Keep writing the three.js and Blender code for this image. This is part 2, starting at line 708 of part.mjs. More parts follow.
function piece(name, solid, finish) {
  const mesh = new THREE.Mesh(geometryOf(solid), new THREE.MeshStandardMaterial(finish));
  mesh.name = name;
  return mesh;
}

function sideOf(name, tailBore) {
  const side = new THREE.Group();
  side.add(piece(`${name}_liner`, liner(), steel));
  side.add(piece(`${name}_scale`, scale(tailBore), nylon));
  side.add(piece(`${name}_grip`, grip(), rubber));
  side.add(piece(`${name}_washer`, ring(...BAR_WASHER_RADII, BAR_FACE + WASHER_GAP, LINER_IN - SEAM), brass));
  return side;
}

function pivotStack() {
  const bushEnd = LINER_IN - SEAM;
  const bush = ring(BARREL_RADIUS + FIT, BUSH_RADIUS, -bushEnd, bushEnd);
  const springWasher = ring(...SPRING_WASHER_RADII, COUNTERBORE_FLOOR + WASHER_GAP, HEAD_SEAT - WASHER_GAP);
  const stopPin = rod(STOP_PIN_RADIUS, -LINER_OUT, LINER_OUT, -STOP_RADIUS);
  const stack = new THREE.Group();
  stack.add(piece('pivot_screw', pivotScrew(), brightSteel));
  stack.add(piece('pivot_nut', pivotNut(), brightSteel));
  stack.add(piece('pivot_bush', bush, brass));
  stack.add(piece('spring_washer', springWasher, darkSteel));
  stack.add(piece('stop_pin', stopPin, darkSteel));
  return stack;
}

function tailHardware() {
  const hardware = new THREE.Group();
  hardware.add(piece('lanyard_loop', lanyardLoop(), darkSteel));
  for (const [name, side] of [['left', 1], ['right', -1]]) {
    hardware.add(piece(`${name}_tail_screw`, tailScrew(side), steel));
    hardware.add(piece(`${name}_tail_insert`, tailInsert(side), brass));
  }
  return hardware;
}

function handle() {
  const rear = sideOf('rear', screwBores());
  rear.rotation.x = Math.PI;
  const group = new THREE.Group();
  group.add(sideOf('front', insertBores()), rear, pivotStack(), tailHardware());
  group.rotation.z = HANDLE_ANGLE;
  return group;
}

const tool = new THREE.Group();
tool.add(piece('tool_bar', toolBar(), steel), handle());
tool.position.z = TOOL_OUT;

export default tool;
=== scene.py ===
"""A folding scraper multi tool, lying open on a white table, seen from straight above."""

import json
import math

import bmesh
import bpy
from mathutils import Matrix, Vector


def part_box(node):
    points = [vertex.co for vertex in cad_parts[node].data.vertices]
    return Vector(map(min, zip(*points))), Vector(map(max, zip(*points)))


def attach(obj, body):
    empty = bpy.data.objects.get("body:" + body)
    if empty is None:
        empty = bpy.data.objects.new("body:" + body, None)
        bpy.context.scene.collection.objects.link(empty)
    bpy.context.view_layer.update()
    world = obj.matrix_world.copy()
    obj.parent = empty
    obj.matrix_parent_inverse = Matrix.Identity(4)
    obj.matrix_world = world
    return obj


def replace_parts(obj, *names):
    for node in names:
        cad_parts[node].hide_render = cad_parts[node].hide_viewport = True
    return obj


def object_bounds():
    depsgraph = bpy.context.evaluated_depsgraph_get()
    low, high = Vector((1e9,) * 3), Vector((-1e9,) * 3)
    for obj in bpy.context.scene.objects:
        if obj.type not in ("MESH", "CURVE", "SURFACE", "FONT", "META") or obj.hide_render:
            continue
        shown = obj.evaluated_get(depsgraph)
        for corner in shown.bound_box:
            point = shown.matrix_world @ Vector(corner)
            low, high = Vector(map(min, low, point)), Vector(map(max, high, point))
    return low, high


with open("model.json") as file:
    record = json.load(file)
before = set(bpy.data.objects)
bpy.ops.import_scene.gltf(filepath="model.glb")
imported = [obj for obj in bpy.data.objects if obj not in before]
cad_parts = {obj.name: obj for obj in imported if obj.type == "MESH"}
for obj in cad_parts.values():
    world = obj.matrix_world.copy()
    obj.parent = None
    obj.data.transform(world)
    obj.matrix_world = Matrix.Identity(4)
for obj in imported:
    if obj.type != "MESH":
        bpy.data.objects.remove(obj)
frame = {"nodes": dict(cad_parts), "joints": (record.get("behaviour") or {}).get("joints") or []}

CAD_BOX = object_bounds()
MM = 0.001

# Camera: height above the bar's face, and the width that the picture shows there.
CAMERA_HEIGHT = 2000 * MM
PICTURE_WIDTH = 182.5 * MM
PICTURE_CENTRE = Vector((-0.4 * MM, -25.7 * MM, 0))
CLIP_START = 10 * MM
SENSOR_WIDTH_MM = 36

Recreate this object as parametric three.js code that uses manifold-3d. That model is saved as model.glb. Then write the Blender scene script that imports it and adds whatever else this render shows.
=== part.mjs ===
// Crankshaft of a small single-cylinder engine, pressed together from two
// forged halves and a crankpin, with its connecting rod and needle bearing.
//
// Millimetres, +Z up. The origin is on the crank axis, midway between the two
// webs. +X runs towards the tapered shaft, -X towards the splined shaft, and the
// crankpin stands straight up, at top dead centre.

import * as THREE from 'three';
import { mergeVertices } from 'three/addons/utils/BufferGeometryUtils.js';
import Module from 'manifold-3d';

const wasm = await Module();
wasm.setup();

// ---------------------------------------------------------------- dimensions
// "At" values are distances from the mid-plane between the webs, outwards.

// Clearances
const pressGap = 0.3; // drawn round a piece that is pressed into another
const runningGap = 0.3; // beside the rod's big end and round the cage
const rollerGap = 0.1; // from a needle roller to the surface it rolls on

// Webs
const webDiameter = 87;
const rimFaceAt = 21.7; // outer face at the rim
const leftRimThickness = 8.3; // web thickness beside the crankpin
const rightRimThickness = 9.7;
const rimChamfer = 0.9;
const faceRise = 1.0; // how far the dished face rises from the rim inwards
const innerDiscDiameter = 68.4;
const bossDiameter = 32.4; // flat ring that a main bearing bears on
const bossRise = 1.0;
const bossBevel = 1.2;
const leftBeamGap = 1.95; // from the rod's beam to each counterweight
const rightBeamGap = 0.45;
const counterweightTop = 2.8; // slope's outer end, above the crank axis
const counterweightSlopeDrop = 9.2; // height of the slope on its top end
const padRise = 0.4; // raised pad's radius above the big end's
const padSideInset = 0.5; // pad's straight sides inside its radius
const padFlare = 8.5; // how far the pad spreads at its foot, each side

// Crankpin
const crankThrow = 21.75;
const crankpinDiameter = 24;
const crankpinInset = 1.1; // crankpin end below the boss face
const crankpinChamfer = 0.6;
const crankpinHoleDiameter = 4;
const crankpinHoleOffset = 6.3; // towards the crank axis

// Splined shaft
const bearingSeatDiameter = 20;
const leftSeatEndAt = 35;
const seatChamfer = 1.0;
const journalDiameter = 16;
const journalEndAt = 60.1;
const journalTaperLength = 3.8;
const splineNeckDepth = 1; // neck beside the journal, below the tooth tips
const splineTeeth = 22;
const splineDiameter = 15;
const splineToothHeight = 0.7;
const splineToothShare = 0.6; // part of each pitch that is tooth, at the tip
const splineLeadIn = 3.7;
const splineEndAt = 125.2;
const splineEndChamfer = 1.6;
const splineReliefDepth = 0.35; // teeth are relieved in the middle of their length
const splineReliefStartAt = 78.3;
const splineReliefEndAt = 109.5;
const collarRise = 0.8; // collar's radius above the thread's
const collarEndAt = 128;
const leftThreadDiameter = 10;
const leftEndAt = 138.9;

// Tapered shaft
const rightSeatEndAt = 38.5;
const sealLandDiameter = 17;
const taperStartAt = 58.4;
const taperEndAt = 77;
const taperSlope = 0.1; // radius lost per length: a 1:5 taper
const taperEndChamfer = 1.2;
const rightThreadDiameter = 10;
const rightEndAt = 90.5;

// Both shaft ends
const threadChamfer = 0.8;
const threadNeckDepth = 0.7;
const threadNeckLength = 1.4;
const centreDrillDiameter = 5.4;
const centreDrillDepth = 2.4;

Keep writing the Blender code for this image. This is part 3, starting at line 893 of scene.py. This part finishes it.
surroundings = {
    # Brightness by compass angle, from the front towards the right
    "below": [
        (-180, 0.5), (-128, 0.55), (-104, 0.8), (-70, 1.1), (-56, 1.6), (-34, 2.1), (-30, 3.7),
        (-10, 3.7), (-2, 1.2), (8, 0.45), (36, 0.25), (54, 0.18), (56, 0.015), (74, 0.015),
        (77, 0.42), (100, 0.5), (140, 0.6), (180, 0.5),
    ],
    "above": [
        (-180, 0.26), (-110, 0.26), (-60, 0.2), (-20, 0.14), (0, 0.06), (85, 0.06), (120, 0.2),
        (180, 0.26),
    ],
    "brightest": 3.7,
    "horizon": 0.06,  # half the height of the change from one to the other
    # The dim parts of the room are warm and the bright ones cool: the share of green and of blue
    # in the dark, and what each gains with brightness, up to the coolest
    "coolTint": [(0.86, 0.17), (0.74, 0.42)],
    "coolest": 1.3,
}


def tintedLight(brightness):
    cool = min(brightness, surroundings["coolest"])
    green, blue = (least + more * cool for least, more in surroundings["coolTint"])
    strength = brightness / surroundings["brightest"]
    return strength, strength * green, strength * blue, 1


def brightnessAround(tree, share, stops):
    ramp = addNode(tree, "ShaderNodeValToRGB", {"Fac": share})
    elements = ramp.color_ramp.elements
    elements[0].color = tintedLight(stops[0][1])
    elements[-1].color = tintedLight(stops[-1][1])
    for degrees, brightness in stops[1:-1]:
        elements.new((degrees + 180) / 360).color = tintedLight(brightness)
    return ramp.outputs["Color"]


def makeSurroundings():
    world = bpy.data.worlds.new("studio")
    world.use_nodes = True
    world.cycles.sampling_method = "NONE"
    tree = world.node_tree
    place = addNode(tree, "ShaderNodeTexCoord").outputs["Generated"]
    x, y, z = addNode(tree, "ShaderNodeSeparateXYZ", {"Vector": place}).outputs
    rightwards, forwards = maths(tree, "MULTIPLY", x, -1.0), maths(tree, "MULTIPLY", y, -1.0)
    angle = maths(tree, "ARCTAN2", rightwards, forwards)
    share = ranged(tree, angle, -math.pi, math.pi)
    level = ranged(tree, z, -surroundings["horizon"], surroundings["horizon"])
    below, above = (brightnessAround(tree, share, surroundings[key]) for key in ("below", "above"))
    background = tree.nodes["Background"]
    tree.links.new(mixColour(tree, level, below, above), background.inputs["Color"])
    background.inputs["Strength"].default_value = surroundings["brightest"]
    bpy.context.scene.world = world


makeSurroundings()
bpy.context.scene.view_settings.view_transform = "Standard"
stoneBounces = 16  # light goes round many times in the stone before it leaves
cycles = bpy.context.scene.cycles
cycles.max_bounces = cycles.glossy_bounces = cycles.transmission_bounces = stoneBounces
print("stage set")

* * * * *

**Written instruction**
Produce only the lines from the line containing "const tool = new THREE.Group();" through the line containing "for corner in", inclusive of both, exactly as they stand in the entries above.

**Solution**
const tool = new THREE.Group();
tool.add(piece('tool_bar', toolBar(), steel), handle());
tool.position.z = TOOL_OUT;

export default tool;
=== scene.py ===
"""A folding scraper multi tool, lying open on a white table, seen from straight above."""

import json
import math

import bmesh
import bpy
from mathutils import Matrix, Vector


def part_box(node):
    points = [vertex.co for vertex in cad_parts[node].data.vertices]
    return Vector(map(min, zip(*points))), Vector(map(max, zip(*points)))


def attach(obj, body):
    empty = bpy.data.objects.get("body:" + body)
    if empty is None:
        empty = bpy.data.objects.new("body:" + body, None)
        bpy.context.scene.collection.objects.link(empty)
    bpy.context.view_layer.update()
    world = obj.matrix_world.copy()
    obj.parent = empty
    obj.matrix_parent_inverse = Matrix.Identity(4)
    obj.matrix_world = world
    return obj


def replace_parts(obj, *names):
    for node in names:
        cad_parts[node].hide_render = cad_parts[node].hide_viewport = True
    return obj


def object_bounds():
    depsgraph = bpy.context.evaluated_depsgraph_get()
    low, high = Vector((1e9,) * 3), Vector((-1e9,) * 3)
    for obj in bpy.context.scene.objects:
        if obj.type not in ("MESH", "CURVE", "SURFACE", "FONT", "META") or obj.hide_render:
            continue
        shown = obj.evaluated_get(depsgraph)
        for corner in shown.bound_box:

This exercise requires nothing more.